Switching from WCF OData to Web API

Maarten Balliauw

One of the less visible changes since we released NuGet 3.0 is that NuGet uses a new server “API v3”. This new API is designed around high availability for critical scenarios such as package restore and installing packages. API v3 will be the way forward for NuGet while keeping “API v2” around for older NuGet clients. We will be making a big change to the implementation of API v2 though: we’re switching from WCF OData to Web API.

In this post, we want to take you through why we are making this change and what it means to our users.

Background

When NuGet was released, we needed a client/server protocol that would allow us to query packages, fetch package metadata and download package artifacts. The logical choice at the time was OData: by exposing our Entity Framework model over OData, the NuGet client could run any query on our database, using OData as the protocol.

What we didn’t know was how popular NuGet was going to become. With more and more users, the number of queries vastly increased. And that increase was very visible on our database: since our OData implementation allowed for running pretty much any (read-only) query on the database, it often slowed down to a crawl.

Was OData a bad choice then? We don’t believe so. OData has great features that allow for exposing data over HTTP, with querying and projection capabilities. However mapping that API 1:1 to our database was less brilliant in hindsight.

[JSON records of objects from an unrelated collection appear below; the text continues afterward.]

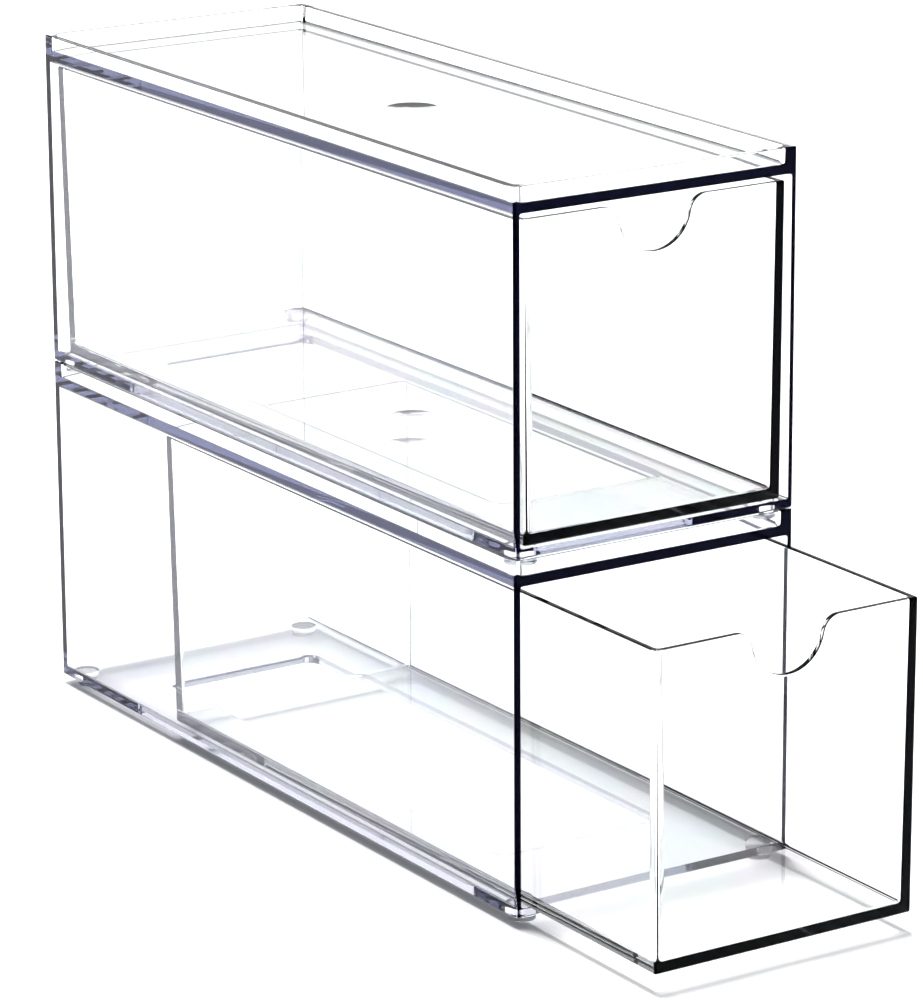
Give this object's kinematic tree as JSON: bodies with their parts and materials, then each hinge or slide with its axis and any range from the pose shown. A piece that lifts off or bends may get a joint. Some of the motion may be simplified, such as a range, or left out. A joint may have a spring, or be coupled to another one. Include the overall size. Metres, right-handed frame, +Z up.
{
  "type": "stacking drawer box",
  "caption": "Stack of clear drawer boxes for tea bags: each sleeve, open at the front, holds a pull-out tray with a finger scoop and nests on the sleeve below.",
  "frame": {"origin": "on the surface the lower casing stands on, mid width, midway between the front of the open lower drawer and the backs of the casings", "axes": "+Z up, drawers pull out towards -Y, X across the width"},
  "size_m": [0.095, 0.331, 0.2136],
  "materials": {
    "clear_casing": "clear polystyrene, high-polish moulding",
    "clear_drawer": "clear polystyrene, high-polish moulding"
  },
  "bodies": {
    "lower_casing": {"lower_casing": "clear_casing"},
    "lower_drawer": {"lower_drawer": "clear_drawer"},
    "upper_casing": {"upper_casing": "clear_casing"},
    "upper_drawer": {"upper_drawer": "clear_drawer"}
  },
  "joints": [
    {"name": "lower_drawer_slide", "type": "slide", "parent": "lower_casing", "child": "lower_drawer", "axis": [0, -1, 0], "range_m": [-0.064, 0.176]},
    {"name": "upper_casing_lift", "type": "slide", "parent": "lower_casing", "child": "upper_casing", "axis": [0, 0, 1], "range_m": [0, 0.03]},
    {"name": "upper_drawer_slide", "type": "slide", "parent": "upper_casing", "child": "upper_drawer", "axis": [0, -1, 0], "range_m": [0, 0.24]}
  ]
}
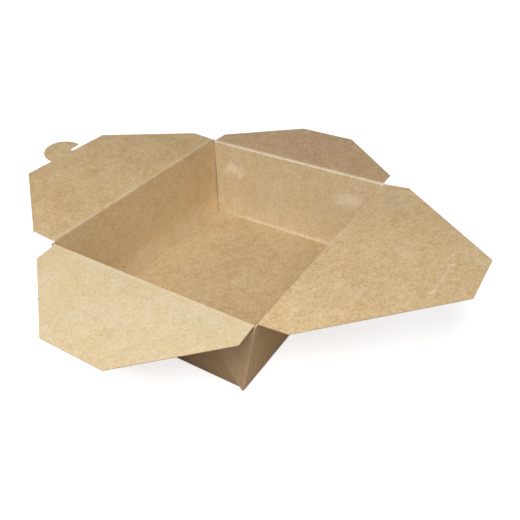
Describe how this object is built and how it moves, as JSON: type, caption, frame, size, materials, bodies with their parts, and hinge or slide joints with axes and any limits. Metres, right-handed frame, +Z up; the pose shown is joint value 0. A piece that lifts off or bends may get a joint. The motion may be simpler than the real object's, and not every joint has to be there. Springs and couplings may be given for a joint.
{
  "type": "takeaway box",
  "caption": "Folded board food box with sloping walls, double-folded corner webs and open hinged lid flaps that close with a tongue and slit.",
  "frame": {"origin": "centre of the underside of the base, which rests on the table", "axes": "+Z up out of the box's mouth, +Y towards the tongue flap, +X along the box's longer walls"},
  "size_m": [0.2937, 0.3118, 0.0642],
  "materials": {
    "board": "smooth uncoated brown board with fine fibres"
  },
  "bodies": {
    "tray": {"tray": "board"},
    "tongue_flap": {"tongue_flap": "board"},
    "slot_flap": {"slot_flap": "board"},
    "left_end_flap": {"left_end_flap": "board"},
    "right_end_flap": {"right_end_flap": "board"}
  },
  "joints": [
    {"name": "tongue_flap_crease", "type": "hinge", "parent": "tray", "child": "tongue_flap", "pos_m": [0, 0.06922, 0.0574], "axis": [1, 0, 0], "range_deg": [-41, 176]},
    {"name": "slot_flap_crease", "type": "hinge", "parent": "tray", "child": "slot_flap", "pos_m": [0, -0.06911, 0.0567], "axis": [-1, 0, 0], "range_deg": [-45, 175]},
    {"name": "left_end_flap_crease", "type": "hinge", "parent": "tray", "child": "left_end_flap", "pos_m": [-0.087, 0, 0.056], "axis": [0, 1, 0], "range_deg": [-54, 186]},
    {"name": "right_end_flap_crease", "type": "hinge", "parent": "tray", "child": "right_end_flap", "pos_m": [0.087, 0, 0.056], "axis": [0, -1, 0], "range_deg": [-59, 181]}
  ]
}
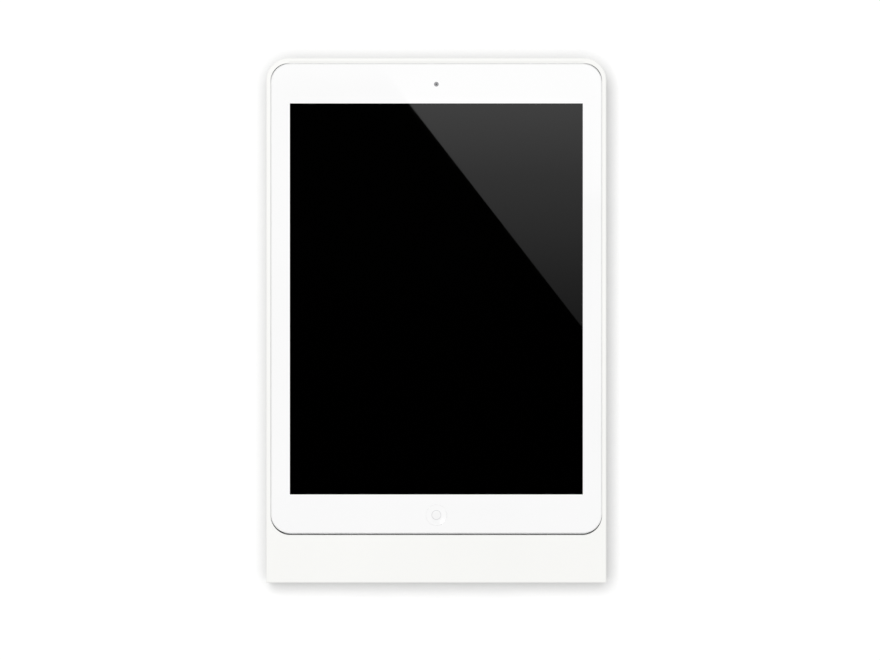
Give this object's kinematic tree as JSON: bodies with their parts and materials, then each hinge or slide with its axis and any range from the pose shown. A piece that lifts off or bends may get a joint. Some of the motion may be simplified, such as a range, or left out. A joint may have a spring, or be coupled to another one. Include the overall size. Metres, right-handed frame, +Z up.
{
  "type": "tablet wall mount",
  "caption": "White wall mount: a thin frame with a plain chin pulls off a wall plate and ribbed tray, with a docked tablet, magnets and a sliding plug cradle inside.",
  "frame": {"origin": "on the wall, at the back face of the plate, in the middle of the mount's width and height and of the wall box's screws", "axes": "+X to the right seen from the front, +Y into the wall, +Z up"},
  "size_m": [0.173, 0.0145, 0.2668],
  "materials": {
    "white_powder_coat": "satin powder coat on aluminium",
    "galvanised_steel": "galvanised",
    "screw_steel": "zinc plated",
    "tray_plastic": "fine moulded grain",
    "cradle_plastic": "fine moulded grain",
    "pad_rubber": "matt",
    "magnet_nickel": "nickel plated",
    "anodised_aluminium": "bead blasted, anodised",
    "front_glass": "gloss, white border over a black screen",
    "gasket_plastic": "satin",
    "display_black": "gloss",
    "battery_foil": "foil pouch",
    "board_green": "solder mask",
    "camera_black": "matt",
    "lens_glass": "gloss",
    "button_white": "gloss"
  },
  "bodies": {
    "wall_base": {"wall_plate": "galvanised_steel", "tray": "tray_plastic", "dock_base": "tray_plastic", "tray_screws": "screw_steel", "rest_pads": "pad_rubber", "ledge_pads": "pad_rubber", "chin_magnets": "magnet_nickel", "top_magnets": "magnet_nickel"},
    "plug_cradle": {"plug_cradle": "cradle_plastic", "cradle_cap": "screw_steel"},
    "tablet": {"tablet_housing": "anodised_aluminium", "tablet_glass": "front_glass", "glass_gasket": "gasket_plastic", "display_panel": "display_black", "battery_cells": "battery_foil", "logic_board": "board_green", "board_shields": "screw_steel", "front_camera": "camera_black", "rear_camera": "camera_black", "camera_lens": "lens_glass", "port_connector": "screw_steel", "speakers": "camera_black", "headphone_jack": "camera_black", "home_switch": "camera_black", "button_switches": "camera_black"},
    "frame": {"front_frame": "white_powder_coat", "chin_keepers": "galvanised_steel", "top_keepers": "galvanised_steel"},
    "home_button": {"home_button": "button_white"},
    "power_button": {"power_button": "anodised_aluminium"},
    "volume_up": {"volume_up": "anodised_aluminium"},
    "volume_down": {"volume_down": "anodised_aluminium"},
    "side_switch": {"side_switch": "anodised_aluminium"}
  },
  "joints": [
    {"name": "tablet_lift_off", "type": "slide", "parent": "wall_base", "child": "tablet", "axis": [0, -1, 0], "range_m": [0, 0.04]},
    {"name": "frame_pull_off", "type": "slide", "parent": "tablet", "child": "frame", "axis": [0, -1, 0], "range_m": [0, 0.03]},
    {"name": "cradle_slide", "type": "slide", "parent": "wall_base", "child": "plug_cradle", "axis": [0, 0, -1], "range_m": [0, 0.0075]},
    {"name": "home_press", "type": "slide", "parent": "tablet", "child": "home_button", "axis": [0, 1, 0], "range_m": [0, 0.0004], "stiffness_N_per_m": 900, "springref_m": -0.001},
    {"name": "power_press", "type": "slide", "parent": "tablet", "child": "power_button", "axis": [0, 0, -1], "range_m": [0, 0.0003], "stiffness_N_per_m": 1200, "springref_m": -0.001},
    {"name": "volume_up_press", "type": "slide", "parent": "tablet", "child": "volume_up", "axis": [-1, 0, 0], "range_m": [0, 0.0003], "stiffness_N_per_m": 1200, "springref_m": -0.001},
    {"name": "volume_down_press", "type": "slide", "parent": "tablet", "child": "volume_down", "axis": [-1, 0, 0], "range_m": [0, 0.0003], "stiffness_N_per_m": 1200, "springref_m": -0.001},
    {"name": "side_switch_slide", "type": "slide", "parent": "tablet", "child": "side_switch", "axis": [0, 0, -1], "range_m": [0, 0.0015]}
  ]
}
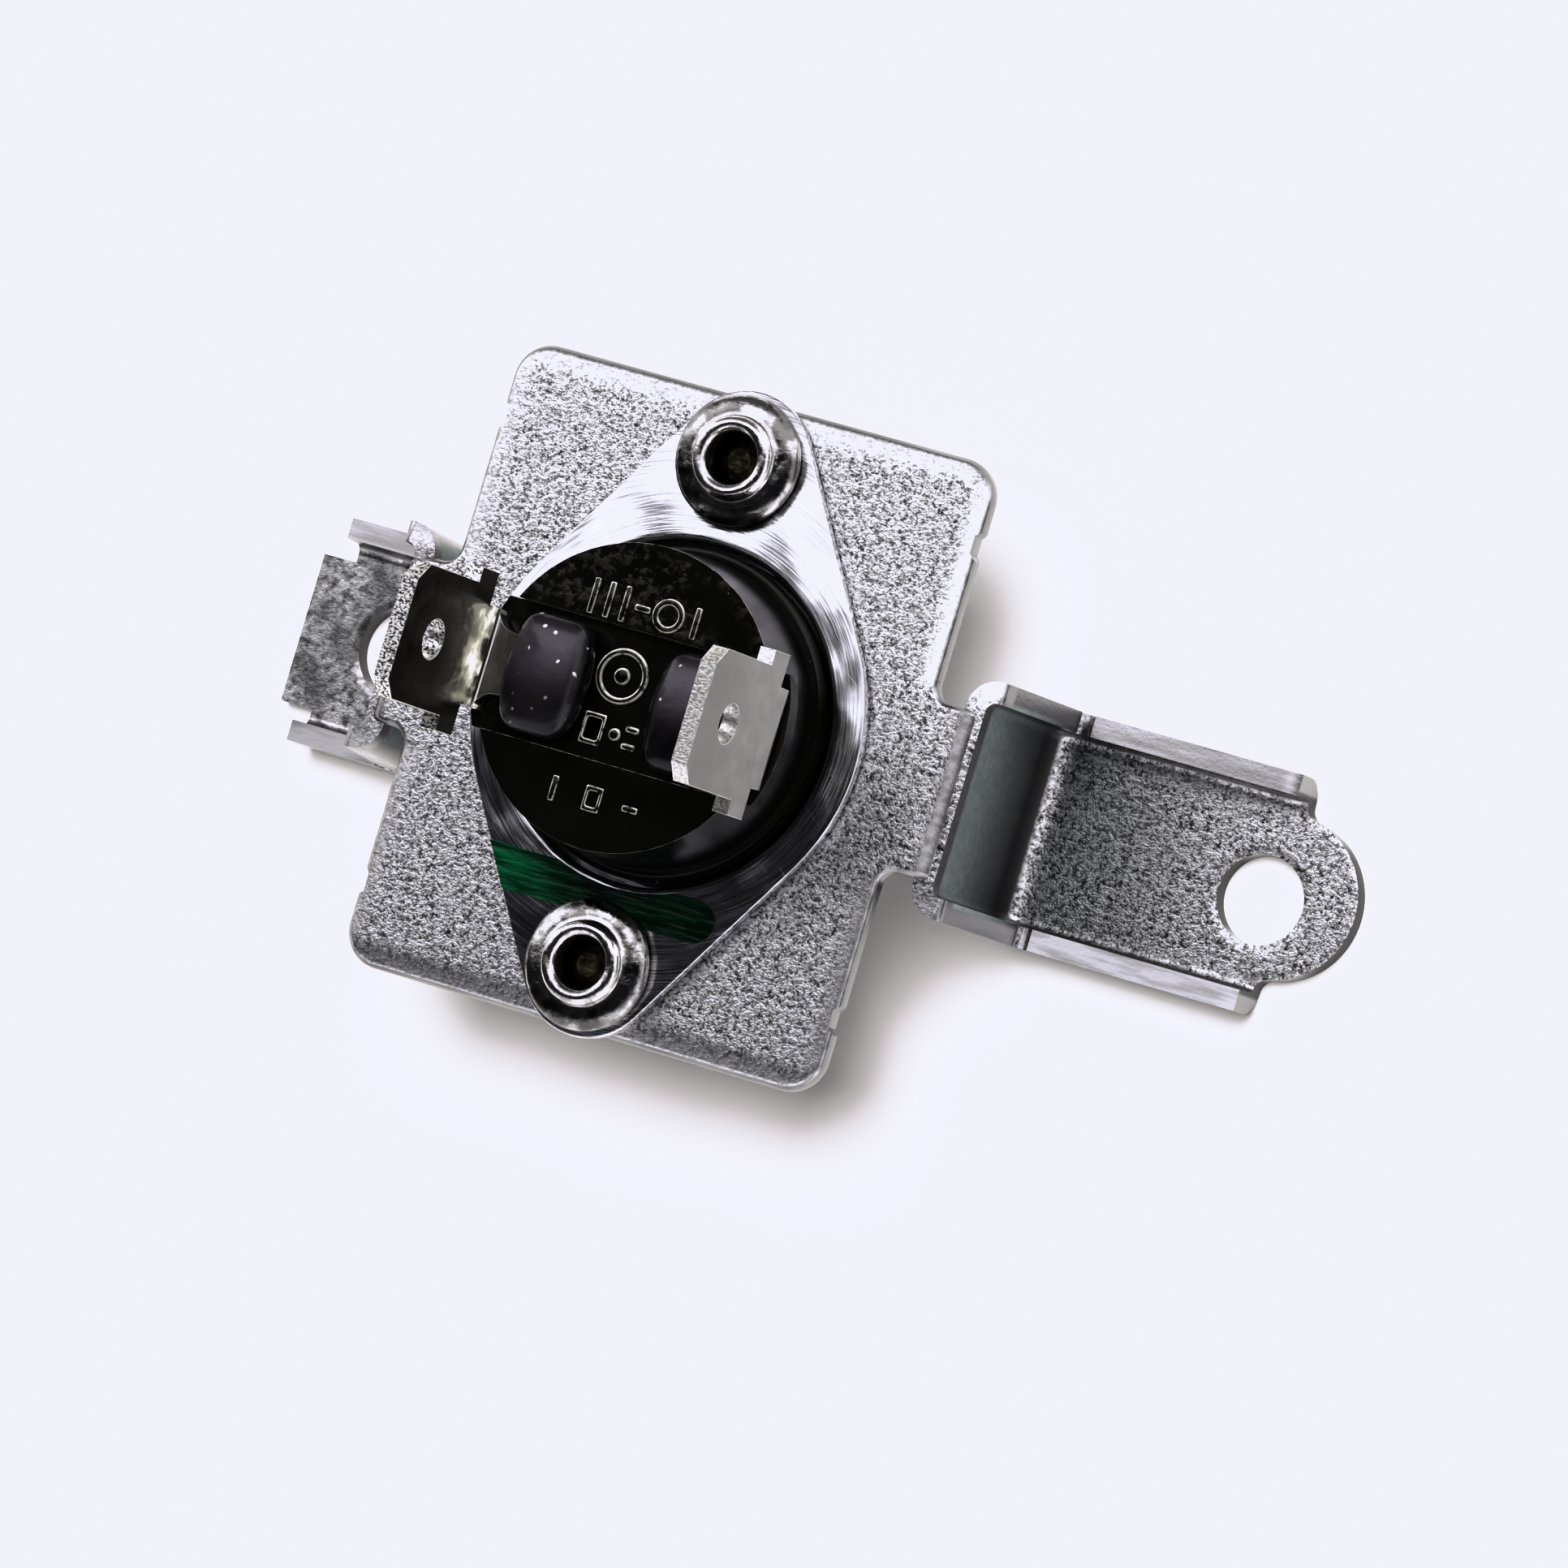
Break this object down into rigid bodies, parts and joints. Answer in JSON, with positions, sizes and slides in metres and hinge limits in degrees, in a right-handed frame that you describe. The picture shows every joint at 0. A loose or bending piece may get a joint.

The NuGet v3 API is centered around a static catalog of NuGet package metadata and a Lucene-based search engine, decoupling the increase in NuGet usage from the increase in database load. Of course not everyone is upgrading to V3 immediately, so we will have to have API v2 around for another while.

Going forward with API v2

Keeping API v2 around in its current form does mean we are bound to a few prerequisites: we can’t easly change database models, we can’t easily redirect all incoming queries to the Lucene search to ensure V2 and V3 return the same data – although we already do this for some.

When looking at the NuGet Gallery code base, traces of a SearchHijacker can be found. This is the class responsible for parsing incoming query expression trees from the WCF-based OData endpoint and tranlate them to Lucene, if possible. But parsing expression trees isn’t fun. There are a lot of edge cases, and as we’ve seen in our IIS logs, there are a lot of interesting queries coming in that can’t be hijacked towards Lucene and still hit our database, sometimes quite hard.

The OData team in Microsoft has been hard at work in building a server-side OData framework for ASP.NET Web API. Where WCF OData would give us an expression tree which we have to parse ourselves, Web API OData can give us all OData query options as simple primitives (as well as the expression tree if we need it). This makes it more efficient in terms of translating queries for execution on Lucene and filter out query conditions that don’t make sense. So that’s what we are working on!

Our initial version of the “Web API OData based v2 service”, or “new API v2” in short, is a 1:1 port of the old API v2. No changes in the API have been made: no query functionality was removed. We did make some caching changes to improve perceived performance for developers in older versions of the client that are using the v2 endpoint (2013, 2012, 2010).

The main goal for making this change was to explore if it was feasible to make the conversion and prepare for future improvements to it. Feel free to explore the changes we made to the NuGet Gallery on GitHub.

What’s next?

We will now start looking at reducing the API surface where it makes sense. Some queries should not be allowed, others can be optimized. The ultimate goal is to make the API v2 a stable and performant shim on top of API v3, ensuring the data returned in both API’s is identical while not breaking backward compatibility.